Imagine the type of machine learning we could do on low power 384GHz multi-cores
Imagine the type of machine learning we could do on 384 low power 1GHz cores.
Not everything parallelizes nicely. Given enough processors, serial computation eventually becomes the bottleneck:

http://en.wikipedia.org/wiki/Amdahl's_law

Many machine learning methods parallelize extremely nicely.
Imagine the type of machine learning we could do on low power 384GHz quantum multi-cores with plasma exhaust relays and phase lock inverters.
Invert the polarity
I'm afraid the machine you'd get would be a furnace or a torch... AFAIK power that you'd need to dissipate is linear on frequency, so unless we will discover technology to radically lower the voltage used in CPUs or some other parameter, dissipating 100x heat would be kind of a big problem for such CPU.
In one clock cycle, light would be able to travel about 780 micrometers. The real propagation speed of signals on a chip will be substantially less than the speed of light, and it gets slower at smaller feature sizes. This could be tricky.

http://en.wikipedia.org/wiki/Interconnect_bottleneck

Imagine a Beowulf cluster of these!!!
Unfortunately, many machine learning algorithms aren't easily parallelizable. Consider any boosting ensemble learner, such as the popular random forest, which optimizes the result from the previous iteration. (I run the machine learning startup diffbot.com and we could really use faster cycles.)
what sort of algorithms would you like to have faster variants/implementations of?
You could invent 1000 new ML algorithms in the time it would take you to engineer that.
The machine learning I did was never limited by CPU power, but rather my algorithm and especially the states. Asking for better performance without better states is garbage-in-glory-out.
Cool. Back then there still were articles about a new faster desktop CPU! Today, whenever there's news about a CPU, it's about some other low power mobile whatever thing that is not faster. Yawn.
I wonder: what ratio of FLOPs would you get, between this chip, and an array of "low power mobile whatever thing"s adding up to an equivalent power-draw?
Surely DSPs or GPUs achieve the best FLOPs per watt.
I would be interested in the numbers.
If we can't make the clock speed faster what about massively increasing the size of the on chip cache? I think they call them like l2 and l3 or something. If I had 1gb of cache then maybe my whole program could run without doing much main memory access. That would be fast right?
Check out Haswell GT3e with 128 MB of L4 cache. It helps, but probably not enough to justify what they're charging for it.
As long as all users of your program also have that $5000 CPU (if it would exist), this might be a good idea. Cost-wise, with more than 5 users, it probably starts becoming viable to port that application to something more sane, for example $1000 GPUs like NVIDIA's Titan.
Indeed, AMD announced their first 5ghz CPU in June at E3.

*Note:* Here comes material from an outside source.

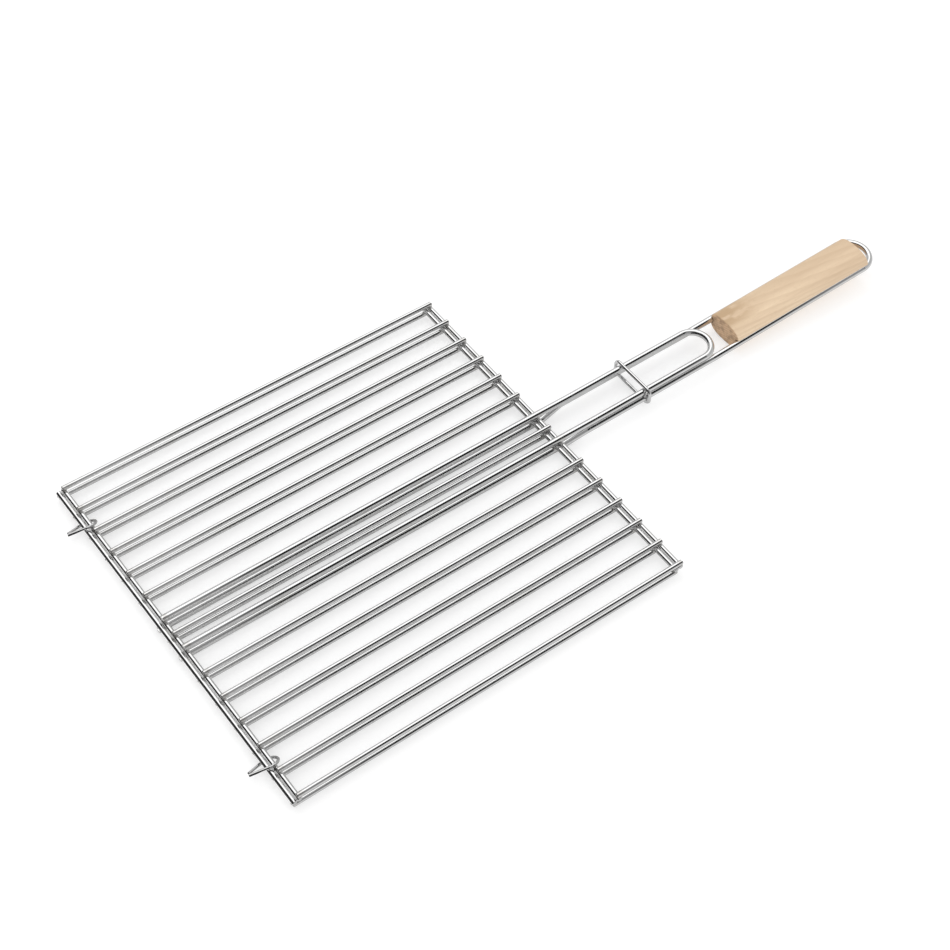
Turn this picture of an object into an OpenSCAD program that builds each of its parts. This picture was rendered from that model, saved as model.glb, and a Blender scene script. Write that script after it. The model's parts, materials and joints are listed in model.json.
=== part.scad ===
// Grill basket. Two flat grates of straight wire rods lie face to face and open like a book
// about their front edge, where two loose wire clips hold them together. Each grate has its own
// long U-shaped handle wire. The lower one carries a wooden grip and ends in a hang loop, and a
// sliding ring holds both handle wires together.
//
// The origin is the centre of the grates' footprint, on the surface the basket rests on.
// +X runs along the rods towards the grip and +Z is up. Rods are numbered from -Y to +Y.

/* [Grates] */
// Length of every straight rod
rod_length = 340; // [300:5:360]
// Diameter of the rods and the cross wires
rod_d = 4; // [3.8:0.05:4]
// Distance from the middle rod to the first rod beside it
middle_gap = 40.2; // [36:0.1:45]
// Spacing of the rods beyond the first
rod_pitch = 23.6; // [22:0.1:26]
// Distance from a rod's end to the axis of the cross wire near it
cross_inset = 1.5; // [1.4:0.05:1.6]
// Length of cross wire past the axis of the outermost rod
cross_overhang = 1.9; // [1:0.1:4]
// Distance the upper grate is set back from the lower one, towards the grip
grate_setback = 4.1; // [4.1:0.05:4.3]
// Height of the upper cross wires above the lower ones
nest_rise = 1; // [0.9:0.05:1.1]
// Depth that two welded wires sink into each other
weld_sink = 0.3; // [0.2:0.05:0.4]

/* [Handle wires] */
// Diameter of both handle wires
handle_d = 5.5; // [5.3:0.05:5.5]
// Distance of the legs from the centre line, between the grates
leg_y = 14.7; // [14.5:0.1:14.8]
// Distance from the end of the lower rods to the centre of the upper wire's round end
upper_reach = 149; // [144:1:150]
// Length of the lower handle wire's legs past its grate, up to the joggle
joggle_start = 5; // [4:0.5:8]
// Angle of the joggle that brings the lower wire up under the upper one
joggle_angle = 14; // [12:1:18]
// Clearance between the two handle wires, one above the other
leg_clearance = 0.05; // [0.05:0.01:0.15]
// Distance of the lower wire's legs from the centre line, past the joggle
grip_leg_y = 16.5; // [16.4:0.1:16.6]
// Centre-line radius of the small bends
bend_r = 20; // [15:1:25]
// Centre-line radius of the gentle bends that lift the handles
gentle_r = 100; // [80:5:150]
// Distance from the end of the lower rods to where both handle wires start to rise
lift_start = 36; // [34:1:40]
// Slope of both handle wires from there on
lift_angle = 1; // [0.8:0.1:1.4]
// Distance from the end of the lower rods to where the lower wire rises more steeply
rise_start = 156; // [155:1:158]
// Slope of the lower wire at the grip
grip_angle = 3; // [2.6:0.1:3.5]

/* [Grip] */
// Distance along the wire from the start of the slope to the grip
grip_offset = 24; // [22:0.5:28]
// Length of the grip
grip_length = 145; // [120:1:146]
// Width of the grip
grip_w = 34.8; // [34.4:0.1:35.2]
// Thickness of the grip
grip_t = 21.4; // [20:0.1:21.6]
// Roundness exponent of the grip's section: 2 is an ellipse, larger is squarer
grip_square = 2.5; // [2.2:0.1:3]
// Clearance between the handle wire and the groove it lies in
groove_clearance = 0.15; // [0.1:0.05:0.3]
// Length of the handle wire's legs past the start of the slope, up to the hang loop
hang_start = 164; // [163.5:0.5:172]

/* [Lock ring] */
// Diameter of the ring's wire
ring_d = 3; // [2.8:0.1:3]
// Distance along the handle from where the wires start to rise to the closed ring
ring_x = 50; // [40:1:60]
// Clearance between the ring and the handle wires
ring_clearance = 0.1; // [0.08:0.01:0.15]

/* [Hinge clips] */
// Diameter of the clips' wire
clip_d = 2.2; // [2:0.1:2.2]
// Centre-line radius of a clip's round end
clip_r = 6.8; // [6.8:0.05:7]
// Distance from the centre of the round end to the open tip
clip_nose = 15.4; // [14:0.1:17]
// Distance between the two wire ends at the tip
clip_gap = 3; // [2.6:0.1:3.4]
// Length by which one wire end stands out past the other
clip_overlap = 1.2; // [0:0.1:2]
// Tilt of a clip about the grate's length
clip_tilt = 37; // [36.5:0.5:38]
// Distance of each clip from the middle of the space between the two rods beside it
clip_offset = -1.35; // [-1.5:0.05:1.5]

/* [Hidden] */
$fn = 48;
side_rods = 6;
rods = 2 * side_rods + 1;
chamfer = 0.4;
// A ball this much thicker than the wire joins each bend to the straights beside it.
joint_swell = 0.06;
joint_gap = 0.1;
weld_bead = 0.3;

// Heights of the wire axes, built up from the surface the basket rests on.
lower_handle_z = handle_d / 2;
lower_cross_z = lower_handle_z + (handle_d + rod_d) / 2 - weld_sink;
lower_rod_z = lower_cross_z - rod_d + weld_sink;
upper_cross_z = lower_cross_z + nest_rise;
upper_rod_z = upper_cross_z + rod_d - weld_sink;
upper_handle_z = upper_cross_z + (handle_d + rod_d) / 2 - weld_sink;

// Each grate's rods start at its front X. The footprint of the pair is centred on the origin.
lower_front = -(rod_length + grate_setback) / 2;
upper_front = lower_front + grate_setback;
lower_rear = lower_front + rod_length;
upper_rear = upper_front + rod_length;
cross_length = 2 * (middle_gap + (side_rods - 1) * rod_pitch + cross_overhang);

// The joggle: one bend up and outwards, a straight run, and the same bend back.
leg_gap = handle_d + leg_clearance;
leg_spread = grip_leg_y - leg_y;
level_z = upper_handle_z - sqrt(leg_gap * leg_gap - leg_spread * leg_spread);
joggle_shift = norm([leg_spread, level_z - lower_handle_z]);
joggle_side = atan2(level_z - lower_handle_z, leg_spread);
joggle_run = (joggle_shift - 2 * bend_r * (1 - cos(joggle_angle))) / sin(joggle_angle);
joggle_length = 2 * bend_r * sin(joggle_angle) + joggle_run * cos(joggle_angle);

// Both handle wires start to rise at the same place, and the lower one rises again past the
// upper one's round end. Each slope has a frame of its own, with X along the lower wire.
lift_x = lower_rear + lift_start;
rise_run = rise_start - lift_start;
rise_turn = grip_angle - lift_angle;
lower_leg = [
  [rod_length + joggle_start, bend_r, joggle_angle, joggle_side],
  [joggle_run, bend_r, joggle_angle, joggle_side + 180],
  [lift_start - joggle_start - joggle_length, gentle_r, lift_angle, 90],
  [rise_run, gentle_r, rise_turn, 90]
];
upper_leg = [[rod_length + lift_start - grate_setback, gentle_r, lift_angle, 90]];

// The ring closes round the upper wire's top and the lower wire's underside, and its corners
// bend round the lower wire's legs.
ring_top = (upper_handle_z - level_z) * cos(lift_angle) + (handle_d + ring_d) / 2 + ring_clearance;
ring_bottom = -(handle_d + ring_d) / 2 - ring_clearance;
ring_bend_r = (handle_d + ring_d) / 2 + ring_clearance;
ring_side = ring_top - ring_bottom - 2 * ring_bend_r;

// A clip's legs are straight lines from the tip that meet its round end as tangents.
clip_reach = norm([clip_nose, clip_gap / 2]);
clip_angle = asin(clip_r / clip_reach) - atan2(clip_gap / 2, clip_nose);
clip_leg = sqrt(clip_reach * clip_reach - clip_r * clip_r);
clip_x = lower_front + grate_setback;
clip_z = (lower_cross_z + upper_cross_z) / 2 - 0.1;
clip_y = middle_gap + (side_rods - 2.5) * rod_pitch;

// Distance of a rod from the centre line. The middle rod stands alone, with a wide gap on each
// side for the handle wires.
function rod_y(i) =
  let (k = i - side_rods - 1)
  k == 0 ? 0 : sign(k) * (middle_gap + (abs(k) - 1) * rod_pitch);

// Outline of the grip: a superellipse, rounder than a rectangle and squarer than an ellipse.
function rounded(v) = sign(v) * pow(abs(v), 2 / grip_square);
function grip_outline() = [
  for (a = [0:4:356]) [grip_w / 2 * rounded(cos(a)), grip_t / 2 * rounded(sin(a))]
];

// A straight piece of wire along +Z with its cut ends broken.
module cut_wire(length, d) {
  rotate_extrude()
    polygon([
      [0, 0], [d / 2 - chamfer, 0], [d / 2, chamfer],
      [d / 2, length - chamfer], [d / 2 - chamfer, length], [0, length]
    ]);
}

// An arc of wire that starts at the origin along +Z and turns towards +X.
module wire_arc(d, radius, angle) {
  rotate([90, 0, 180])
    translate([-radius, 0, 0])
      rotate_extrude(angle = angle)
        translate([radius, 0])
          circle(d = d);
}

// A wire drawn the way it is bent, from the origin along +Z. Each step is
// [straight length, bend radius, bend angle, direction the bend turns to, from +X],
// and the last one is a straight with nothing after it.
module bent_wire(d, steps, i = 0) {
  run = steps[i][0];
  from = i == 0 ? 0 : joint_gap;
  to = run - (i < len(steps) - 1 ? joint_gap : 0);
  translate([0, 0, from])
    cylinder(h = to - from, d = d);
  if (i > 0)
    sphere(d = d + joint_swell);
  if (i < len(steps) - 1) {
    radius = steps[i][1];
    angle = steps[i][2];
    side = steps[i][3];
    translate([0, 0, run])
      rotate(side) {
        sphere(d = d + joint_swell);
        wire_arc(d, radius, angle);
        translate([radius * (1 - cos(angle)), 0, radius * sin(angle)])
          rotate([0, angle, 0])
            rotate(-side)
              bent_wire(d, steps, i + 1);
      }
  }
}

// The steps of a whole U: out along one leg, round its end and back along the other.
// leg lists the steps of the bends, and last is the straight between them and the round end.
function u_steps(leg, last, end_r) =
  let (n = len(leg))
  concat(
    leg,
    [[last, end_r, 180, 180]],
    [
      for (i = [n - 1:-1:0])
        [i == n - 1 ? last : leg[i + 1][0], leg[i][1], leg[i][2], leg[i][3]]
    ],
    [[n == 0 ? last : leg[0][0]]]
  );

// A U of wire that runs out along +X from y and back to -y.
module u_wire(d, y, steps) {
  translate([0, y, 0])
    rotate([90, 0, 90])
      bent_wire(d, steps);
}

// What follows is placed on the handle behind an upward bend of the given angle, which starts
// at the origin.
module past_bend(angle) {
  translate([gentle_r * sin(angle), 0, gentle_r * (1 - cos(angle))])
    rotate([0, -angle, 0])
      children();
}

// What follows is placed on the lower handle wire, past the bend where it starts to rise.
module on_handle() {
  translate([lift_x, 0, level_z])
    past_bend(lift_angle)
      children();
}

module rod(front, i, z) {
  color("silver")
    translate([front, rod_y(i), z])
      rotate([0, 90, 0])
        cut_wire(rod_length, rod_d);
}

module cross_wire(x, z) {
  color("silver")
    translate([x, cross_length / 2, z])
      rotate([90, 0, 0])
        cut_wire(cross_length, rod_d);
}

module lower_rod(i) {
  rod(lower_front, i, lower_rod_z);
}

module upper_rod(i) {
  rod(upper_front, i, upper_rod_z);
}

module lower_front_cross_wire() {
  cross_wire(lower_front + cross_inset, lower_cross_z);
}

module lower_rear_cross_wire() {
  cross_wire(lower_rear - cross_inset, lower_cross_z);
}

module upper_front_cross_wire() {
  cross_wire(upper_front + cross_inset, upper_cross_z);
}

module upper_rear_cross_wire() {
  cross_wire(upper_rear - cross_inset, upper_cross_z);
}

module upper_handle_wire() {
  color("silver")
    translate([upper_front, 0, upper_handle_z])
      u_wire(handle_d, leg_y, u_steps(upper_leg, upper_reach - lift_start, leg_y));
}

// The lower handle wire's outline at any diameter, so that the grip's grooves follow it.
module lower_handle_path(d) {
  translate([lower_front, 0, lower_handle_z])
    u_wire(d, leg_y, u_steps(lower_leg, hang_start, grip_leg_y));
}

module lower_handle_wire() {
  color("silver")
    lower_handle_path(handle_d);
}

module wood_grip() {
  color("burlywood")
    difference() {
      on_handle()
        translate([rise_run, 0, 0])
          past_bend(rise_turn)
            translate([grip_offset, 0, 0])
              rotate([90, 0, 90])
                linear_extrude(height = grip_length)
                  polygon(grip_outline());
      lower_handle_path(handle_d + 2 * groove_clearance);
    }
}

// The ring is one wire, bent from the middle of its lower bar and welded shut there.
module lock_ring() {
  color("silver")
    on_handle()
      translate([ring_x, 0, ring_bottom])
        rotate([-90, 0, 0]) {
          translate([0, 0, joint_gap])
            bent_wire(ring_d, [
              [grip_leg_y - joint_gap, ring_bend_r, 90, 270],
              [ring_side, ring_bend_r, 90, 270],
              [2 * grip_leg_y, ring_bend_r, 90, 270],
              [ring_side, ring_bend_r, 90, 270],
              [grip_leg_y - joint_gap]
            ]);
          sphere(d = ring_d + weld_bead);
        }
}

// A clip with its eye round both front cross wires and its upper leg on the -Y side.
// The wire starts at the tip, runs back along the upper leg, and returns below.
module hinge_clip(y) {
  color("silver")
    translate([clip_x, y + clip_offset, clip_z])
      rotate([90 - clip_tilt, 0, 0])
        translate([-clip_nose, 0, clip_gap / 2])
          rotate([0, 90 - clip_angle, 0])
            translate([0, 0, -clip_overlap])
              bent_wire(clip_d, [
                [clip_leg + clip_overlap, clip_r, 180 + 2 * clip_angle, 0],
                [clip_leg]
              ]);
}

module hinge_clip_left() {
  hinge_clip(clip_y);
}

module hinge_clip_right() {
  hinge_clip(-clip_y);
}

for (i = [1:rods]) {
  lower_rod(i);
  upper_rod(i);
}
lower_front_cross_wire();
lower_rear_cross_wire();
upper_front_cross_wire();
upper_rear_cross_wire();
lower_handle_wire();
upper_handle_wire();
wood_grip();
lock_ring();
hinge_clip_left();
hinge_clip_right();
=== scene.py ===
import json
import math

import bmesh
import bpy
from mathutils import Matrix, Vector, noise


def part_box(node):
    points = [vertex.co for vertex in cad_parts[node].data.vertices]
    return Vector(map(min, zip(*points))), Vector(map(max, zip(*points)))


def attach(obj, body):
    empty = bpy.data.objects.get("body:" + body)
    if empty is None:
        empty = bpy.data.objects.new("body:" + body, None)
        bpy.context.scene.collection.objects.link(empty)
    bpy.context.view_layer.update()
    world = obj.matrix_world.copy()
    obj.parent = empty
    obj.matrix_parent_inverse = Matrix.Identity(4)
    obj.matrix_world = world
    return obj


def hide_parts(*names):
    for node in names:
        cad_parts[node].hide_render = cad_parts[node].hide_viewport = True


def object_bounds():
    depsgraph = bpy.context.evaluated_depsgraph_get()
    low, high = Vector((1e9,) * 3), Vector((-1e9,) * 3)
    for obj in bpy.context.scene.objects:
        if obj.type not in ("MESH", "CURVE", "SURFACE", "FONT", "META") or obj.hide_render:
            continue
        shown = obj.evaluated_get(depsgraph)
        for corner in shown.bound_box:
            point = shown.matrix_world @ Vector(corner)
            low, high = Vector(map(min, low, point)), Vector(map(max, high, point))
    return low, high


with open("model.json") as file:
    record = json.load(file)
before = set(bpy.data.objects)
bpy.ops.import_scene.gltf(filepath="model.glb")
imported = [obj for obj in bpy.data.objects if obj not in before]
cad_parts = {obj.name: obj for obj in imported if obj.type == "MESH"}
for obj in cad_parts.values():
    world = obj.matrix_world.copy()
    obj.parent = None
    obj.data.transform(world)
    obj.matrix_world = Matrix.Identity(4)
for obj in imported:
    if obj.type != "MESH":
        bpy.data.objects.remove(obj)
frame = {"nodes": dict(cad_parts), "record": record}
cad_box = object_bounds()

MM = 0.001
LOWER, UPPER = "lower_grate", "upper_grate"
BODY_NODES = frame["record"]["behaviour"]["bodies"]


# ---------------------------------------------------------------- places, from the frame

def centre(node):
    low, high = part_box(node)
    return (low + high) / 2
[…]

http://www.amd.com/us/press-releases/Pages/amd-unleashes-201...

It is for sale now at Newegg for $699. 4.7ghz with 5ghz turbo.

http://www.newegg.com/Product/Product.aspx?Item=N82E16819113...

Though speed bumps aren't exactly as crazy as the old days. I remember my next upgrade from a 50Mhz 486 ended up being a 266Mhz Pentium 2. This was over a span of about 3 years.
Power consumption is much better.
x86 & x86-64 cores still create heat like incandescent lightbulbs.